Thursday, 8 January 2015

Arroz negro

Finland (and subsequently I) is going through the darkest period of the year. Literally. In the morning my brain simply refuses to accept the sounds of the alarm, demanding I get out of bed and try to make something of my day. 

None of this is, of course, helped by the fact that neither one of us is a morning person, though it manifests itself in very different ways. The Boy Next Door is paralyzed completely and left to form sentences only after his 7th pint of coffee. And even then, only using lyrics by Pink Floyd. I on the other hand are so full of boiling rage as I try to get the circus on the road I'm surprised my skin hasn't melted away. By the time we're finally out the door, an hour behind the intended schedule (somewhat inevitable result of first hitting the snooze for an hour straight) The Boy Next Door's ridiculously optimistic observations on how "luckily it's only -4" offer no consolation. IT IS COLD! IT IS A GOOD 21 DEGREES BELOW WHAT CONSTITUTES GOOD LIVING!
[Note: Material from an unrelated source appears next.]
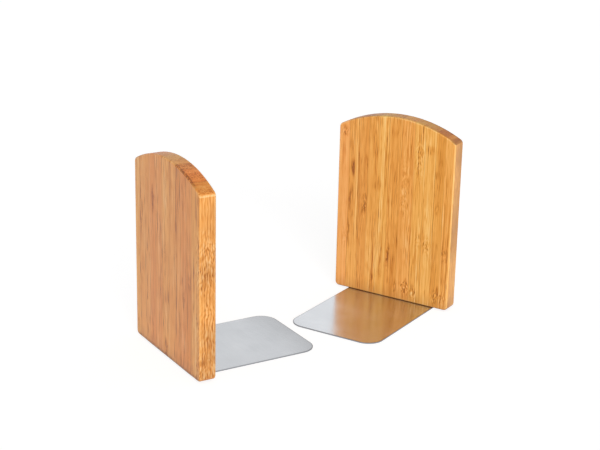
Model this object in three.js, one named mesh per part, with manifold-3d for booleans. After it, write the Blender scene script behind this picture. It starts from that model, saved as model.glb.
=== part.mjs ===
// A pair of free-standing bookends: arched boards glued up from upright bamboo staves, each
// screwed from below to a thin sheet steel plate that slides under the books.
// Millimetres, +Z up. A bookend is drawn with its board's book side at x = 0, its plate
// reaching along +X, its width along Y and the table at z = 0.

import * as THREE from 'three';
import { mergeVertices } from 'three/addons/utils/BufferGeometryUtils.js';
import Module from 'manifold-3d';

const wasm = await Module();
wasm.setup();

// Board
const boardWidth = 120;
const boardThickness = 15;
const boardHeight = 174;
const archRise = 15;
const archCornerRadius = 4;
const footCornerRadius = 4;
const edgeEase = 1.5;
const glueLine = 0.1;

// The widths of the staves in a row, from the -Y edge, as shares of their sum
const rightStaveShares = [11.5, 11.5, 9, 11, 10, 13, 13.5, 10.5, 11, 9.5, 9.5];
const leftStaveShares = [14, 9, 10.5, 9.5, 11.5, 13, 12.5, 11, 9.5, 10, 9.5];
// How pale each stave is between the darkest and the lightest bamboo
const staveToneShares = [0.45, 0.3, 0.7, 0.4, 0.85, 0.35, 0.55, 0.2, 0.6, 0.5, 0.75];

// Plate
const plateWidth = 90;
const plateReach = 108;
const plateThickness = 1;
const plateCornerRadius = 15;
const plateRearInset = 1.5;
const plateRearCornerRadius = 3;
const plateEdgeBreak = 0.15;

// Countersunk wood screws, heads below
const screwCount = 3;
const screwEdgeDistance = 11;
const screwLength = 20;
const screwShankDiameter = 3;
const screwPointLength = 4;
const screwHeadDiameter = 6;
const screwHeadRim = 0.3;
const screwHeadSink = 0.1;
const recessSpan = 3.2;
const recessWidth = 0.9;
const recessDepth = 1.1;
const screwClearance = 0.3;

// The pair: how far the left plate's end stays off the near corner of the right plate, how
// far that corner lies beside the left plate's middle, and how far the left one is turned
const plateEndGap = 4.4;
const plateEndShift = 18.3;
const leftTurn = THREE.MathUtils.degToRad(-26.6);

// How far a cutting tool runs past what it cuts
const overrun = 2;

// Facets of the round stretches
const archSegments = 44;
const cornerSegments = 6;
const bevelSegments = 3;
const turnedSegments = 24;

// A closed mesh as a solid that can be cut, without the triangles a lathe folds on its axis
function toSolid(geometry) {
  const bare = geometry.clone();
  bare.deleteAttribute('normal');
  bare.deleteAttribute('uv');
  const merged = mergeVertices(bare);
  const corners = merged.index.array;
  const triangles = [];
  for (let i = 0; i < corners.length; i += 3) {
    const [a, b, c] = corners.slice(i, i + 3);
    if (a !== b && b !== c && c !== a) triangles.push(a, b, c);
  }
  return new wasm.Manifold(new wasm.Mesh({
    numProp: 3,
    vertProperties: Float32Array.from(merged.attributes.position.array),
    triVerts: Uint32Array.from(triangles),
  }));
}

function toGeometry(solid) {
  const cut = solid.getMesh();
  const geometry = new THREE.BufferGeometry();
  geometry.setAttribute('position', new THREE.BufferAttribute(cut.vertProperties, cut.numProp));
  geometry.setIndex(new THREE.BufferAttribute(cut.triVerts, 1));
  geometry.computeVertexNormals();
  return geometry;
}

function namedMesh(name, solid, material) {
  const mesh = new THREE.Mesh(toGeometry(solid), material);
  mesh.name = name;
  return mesh;
}

function bambooMaterial(paleness) {
  const color = new THREE.Color(0xc98a4e).lerp(new THREE.Color(0xf0b877), paleness);
  return new THREE.MeshStandardMaterial({ color, roughness: 0.45, metalness: 0 });
}

function steelMaterial() {
  return new THREE.MeshStandardMaterial({ color: 0xc4c8cc, roughness: 0.3, metalness: 1 });
}

function zincMaterial() {
  return new THREE.MeshStandardMaterial({ color: 0xb0b3b5, roughness: 0.4, metalness: 1 });
}

// The points of an arc in an outline
function arc(x, y, radius, start, end, segments) {
  return new THREE.EllipseCurve(x, y, radius, radius, start, end).getPoints(segments);
}

// An outline pulled up into a slab whose edges are rounded or broken all round
function easedSlab(outline, thickness, ease, segments) {
  return new THREE.ExtrudeGeometry(new THREE.Shape(outline), {
    depth: thickness - 2 * ease,
    bevelSize: ease,
    bevelThickness: ease,
    bevelOffset: -ease,
    bevelSegments: segments,
  }).translate(0, 0, ease);
}

// The board as the books see it: straight sides and a low arch, with the corners between
// them rounded by arcs that touch both
function boardOutline() {
  const half = boardWidth / 2;
  const archRadius = (half ** 2 + archRise ** 2) / (2 * archRise);
  const archCentre = boardHeight - archRadius;
  const cornerX = half - archCornerRadius;
  const cornerRise = Math.sqrt((archRadius - archCornerRadius) ** 2 - cornerX ** 2);
  const cornerY = archCentre + cornerRise;
  const archStart = Math.atan2(cornerRise, cornerX);
  const archEnd = Math.PI - archStart;
  const footX = half - footCornerRadius;
  const footY = footCornerRadius;
  return [
    ...arc(footX, footY, footCornerRadius, -Math.PI / 2, 0, cornerSegments),
    ...arc(cornerX, cornerY, archCornerRadius, 0, archStart, cornerSegments),
    ...arc(0, archCentre, archRadius, archStart, archEnd, archSegments).slice(1, -1),
    ...arc(-cornerX, cornerY, archCornerRadius, archEnd, Math.PI, cornerSegments),
    ...arc(-footX, footY, footCornerRadius, -Math.PI, -Math.PI / 2, cornerSegments),
  ];
}

// The board stood on the plate, with its book side at x = 0
function boardSolid() {
  const slab = easedSlab(boardOutline(), boardThickness, edgeEase, bevelSegments);
  slab.rotateX(Math.PI / 2).rotateZ(Math.PI / 2);
  slab.translate(-boardThickness, 0, plateThickness);
  return toSolid(slab);
}

// The plate from above, with wide round corners in front and small ones under the board
function plateOutline() {
  const frontX = plateReach - plateCornerRadius;
  const frontY = plateWidth / 2 - plateCornerRadius;
  const rearX = plateRearInset - boardThickness + plateRearCornerRadius;
  const rearY = plateWidth / 2 - plateRearCornerRadius;
  const turn = Math.PI / 2;
  return [
    ...arc(frontX, -frontY, plateCornerRadius, -turn, 0, cornerSegments * 2),
    ...arc(frontX, frontY, plateCornerRadius, 0, turn, cornerSegments * 2),
    ...arc(rearX, rearY, plateRearCornerRadius, turn, Math.PI, cornerSegments),
    ...arc(rearX, -rearY, plateRearCornerRadius, -Math.PI, -turn, cornerSegments),
  ];
}

function plateSolid() {
  return toSolid(easedSlab(plateOutline(), plateThickness, plateEdgeBreak, bevelSegments));
}

// A form turned about Z from its profile of [radius, height] points
function turned(profile) {
  const points = profile.map(([radius, height]) => new THREE.Vector2(radius, height));
  return toSolid(new THREE.LatheGeometry(points, turnedSegments).rotateX(Math.PI / 2));
}

// The cross-shaped driver recess, run out below the head
function recessSolid() {
  const arm = recessSpan / 2;
  const side = recessWidth / 2;
  const points = [];
  for (let quarter = 0; quarter < 4; quarter += 1) {
    const corners = [[arm, -side], [arm, side], [side, side]];
    const centre = new THREE.Vector2();
    corners.forEach(([x, y]) => {
      points.push(new THREE.Vector2(x, y).rotateAround(centre, quarter * Math.PI / 2));
    });
  }
  const depth = overrun + screwHeadSink + recessDepth;
  const cross = new THREE.ExtrudeGeometry(new THREE.Shape(points), { depth, bevelEnabled: false });
  return toSolid(cross.translate(0, 0, -overrun));
}

// A countersunk screw pointing up, its flat head just inside the plate's underside
function screwSolid() {
  const head = screwHeadDiameter / 2;
  const shank = screwShankDiameter / 2;
  const coneStart = screwHeadSink + screwHeadRim;
  const tip = screwHeadSink + screwLength;
  const body = turned([
    [0, screwHeadSink],
    [head, screwHeadSink],
    [head, coneStart],
    [shank, coneStart + head - shank],
    [shank, tip - screwPointLength],
    [0, tip],
  ]);
  return body.subtract(recessSolid());
}

// The countersunk hole for it, with its clearance all round and the drill's point on top
function screwHole() {
  const head = screwHeadDiameter / 2 + screwClearance;
  const shank = screwShankDiameter / 2 + screwClearance;
  const coneStart = screwHeadSink + screwHeadRim;
  const end = screwHeadSink + screwLength + screwClearance;
  return turned([
    [0, -overrun],
    [head, -overrun],
    [head, coneStart],
    [shank, coneStart + head - shank],
    [shank, end],
    [0, end + shank],
  ]);
}

// The screws stand in a row under the middle of the board's thickness, the outer ones near
// the plate's long edges
function screwPlaces() {
  const first = screwEdgeDistance - plateWidth / 2;
  const spacing = (-2 * first) / (screwCount - 1);
  return Array.from({ length: screwCount }, (_, index) => {
    return [-boardThickness / 2, first + index * spacing, 0];
  });
}

function cutHoles(solid) {
  return screwPlaces().reduce((rest, place) => rest.subtract(screwHole().translate(place)), solid);
}

// The board sawn into its staves, with a glue line left between neighbours
function staveSolids(board, shares) {
  const unit = boardWidth / shares.reduce((sum, share) => sum + share, 0);
  const last = shares.length - 1;
  let joint = -boardWidth / 2;
  return shares.map((share, index) => {
    const start = index === 0 ? joint - overrun : joint + glueLine / 2;
    joint += share * unit;
    const end = index === last ? joint + overrun : joint - glueLine / 2;
    const depth = boardThickness + 2 * overrun;
    const slab = new THREE.BoxGeometry(depth, end - start, boardHeight + 2 * overrun);
    slab.translate(-boardThickness / 2, (start + end) / 2, plateThickness + boardHeight / 2);
    return board.intersect(toSolid(slab));
  });
}

// One bookend: its staves, its plate and its screws
function bookend(side, staveShares) {
  const group = new THREE.Group();
  staveSolids(cutHoles(boardSolid()), staveShares).forEach((stave, index) => {
    const number = String(index + 1).padStart(2, '0');
    const paleness = staveToneShares[index % staveToneShares.length];
    group.add(namedMesh(`${side}_stave_${number}`, stave, bambooMaterial(paleness)));
  });
  group.add(namedMesh(`${side}_base_plate`, cutHoles(plateSolid()), steelMaterial()));
  screwPlaces().forEach((place, index) => {
    const screw = namedMesh(`${side}_screw_${index + 1}`, screwSolid(), zincMaterial());
    screw.position.set(...place);
    group.add(screw);
  });
  return group;
}

// The left bookend's place, measured from the right plate's corner next to it
function leftPlace() {
  const along = new THREE.Vector3(Math.cos(leftTurn), Math.sin(leftTurn), 0);
  const across = new THREE.Vector3(-along.y, along.x, 0);
  return new THREE.Vector3(-plateReach, plateWidth / 2, 0)
    .addScaledVector(along, -plateReach - plateEndGap)
    .addScaledVector(across, -plateEndShift);
}

// The pair as it is used, facing each other, with the left one turned a little
const right = bookend('right', rightStaveShares);
right.rotation.z = Math.PI;
const left = bookend('left', leftStaveShares);
left.rotation.z = leftTurn;
left.position.copy(leftPlace());

// The origin is on the table under the middle of the pair
const pair = new THREE.Group();
pair.add(right, left);
const middle = new THREE.Box3().setFromObject(pair, true).getCenter(new THREE.Vector3());
pair.position.set(-middle.x, -middle.y, 0);

export default pair;
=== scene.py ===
import math
from collections import namedtuple

import bmesh
import bpy
from mathutils import Matrix, Quaternion, Vector

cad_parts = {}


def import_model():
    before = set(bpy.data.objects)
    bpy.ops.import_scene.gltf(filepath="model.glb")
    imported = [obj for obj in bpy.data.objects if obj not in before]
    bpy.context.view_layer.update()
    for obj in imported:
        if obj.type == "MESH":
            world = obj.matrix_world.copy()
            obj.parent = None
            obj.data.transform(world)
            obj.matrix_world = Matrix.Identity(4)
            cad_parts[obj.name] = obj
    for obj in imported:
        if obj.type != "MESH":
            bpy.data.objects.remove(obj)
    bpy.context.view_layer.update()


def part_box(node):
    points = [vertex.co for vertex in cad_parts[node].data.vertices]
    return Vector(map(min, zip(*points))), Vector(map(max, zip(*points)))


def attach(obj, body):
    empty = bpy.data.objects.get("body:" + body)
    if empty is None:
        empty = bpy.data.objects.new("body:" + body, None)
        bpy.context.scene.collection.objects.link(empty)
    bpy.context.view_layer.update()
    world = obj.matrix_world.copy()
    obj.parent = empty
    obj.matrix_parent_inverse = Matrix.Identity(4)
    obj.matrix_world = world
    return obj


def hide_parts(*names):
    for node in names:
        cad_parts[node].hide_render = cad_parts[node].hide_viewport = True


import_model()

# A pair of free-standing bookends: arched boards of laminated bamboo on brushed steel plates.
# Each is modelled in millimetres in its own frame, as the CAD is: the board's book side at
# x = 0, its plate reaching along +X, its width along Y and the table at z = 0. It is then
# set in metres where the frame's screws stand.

MM = 0.001
UP = Vector((0, 0, 1))

# How near two coordinates in mm count as the same
SAME = 0.01

# How far a cutting tool runs past what it cuts
OVERRUN = 2

# Edges that turn further than this stay crisp
SHARP_ANGLE = math.radians(35)

# A face whose normal is at least this upright is one of a sheet's two flat sides
FLAT_SIDE = 0.9

# Board
BOARD_WIDTH = 120
BOARD_THICKNESS = 15
BOARD_HEIGHT = 174
ARCH_RISE = 15
ARCH_CORNER_RADIUS = 4
FOOT_CORNER_RADIUS = 4
ARRIS_RADIUS = 1.5
ARCH_STEPS = 44
CORNER_STEPS = 6
ARRIS_STEPS = 4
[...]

But if one is hellbent on finding something good to say about the weather it is not having to worry about frozen goods thawing on the way home from the shop. This is what I kept telling myself as I was waiting for the tram the other day, not being able to feel my toes and the freezing wind plastering my eyes shut. Black day called for black rice.

Arroz Negro is a dish typical for Valencia and Catalonia. Sometimes also called Black paella, it gets its regally rich black colour from squid (or cuttlefish) ink. Mine came in 4 g sachets, but especially if you clean and prep your own squid (or cuttlefish), feel free to use the one harvested from them. For instructions as to how to, please see here.

At its simplest the dish consists of squid (or cuttlefish), rice and green pepper. Instead of pepper (which would go into the dish after the onions) I used wakame seaweed left over from that mung bean noodle salad. My initial plan was to whip up a vibrant green vinaigrette of some sort to drizzle around the edges of the dish but in the end (having ran out of both patience, time and creativity) I just folded the seaweed into the dish. A nice addition though as it lends the dish nice, equally oceany lightness. 

Arroz negro differs from its Italian cousin risotto in that all the stock goes into the pan at the same time and is then left to be absorbed over gentle simmer. There's also not a whole lot of stirring involved, so the end result is not as creamy as risotto would be. In case that's the preferred consistency, do add the stock one ladle at a time and towards the end fold in some mascarpone. 

Serves four:

2 shallots
3 dl risotto rice or paella rice
1,5 dl white wine
1-1,25 l shellfish stock (homemade or shop-bought)
25 g squid ink
600 g cleaned squid (frozen whole ones 1 kg)
150 g wakame seaweed
(2 generous tbsp mascarpone)

to serve: the zest of 1/2 lemon, handful of chopped parsley

Marinade for the squid:

1/4 dl olive oil
the zest and juice of 1/2 lemon
1/2 - 1 red chilli (depending on your taste and marinating time)
2 garlic cloves

Thaw the squid, clean (for how-to, see here!) and cut into 1 cm-rings. Pat dry. Combine the ingredients for the marinade, pour over the squid and leave to marinate while preparing the rice (or longer, depending on how much time you've got). For a short cut you can skip this phase and toss in the squid to cook with rice before the stock goes in. Drain wakame if needed.

Prepare the rice. Finely chop the onions, sauté in butter and then add rice. Let that, too, sauté until translucent and then add wine and ink. Let those be absorbed and then add stock. Let simmer until rice is almost done (10-20 minutes), adding more stock if needed. A little before the rice is done, drain the squid and fry on a hot (griddle) pan and toss into the rice to finish cooking. Keep the tentacles for serving.

When the rice is cooked (much like with risotto, you want the consistency to be a bit on the loose side as it will set quickly anyway!) fold in wakame (and mascarpone is using) and parsley, leaving some to sprinkle on top of the dish, too. Check the taste and season as needed.

Sprinkle lemon zest and reserved parsley on top along with the tentacles and serve.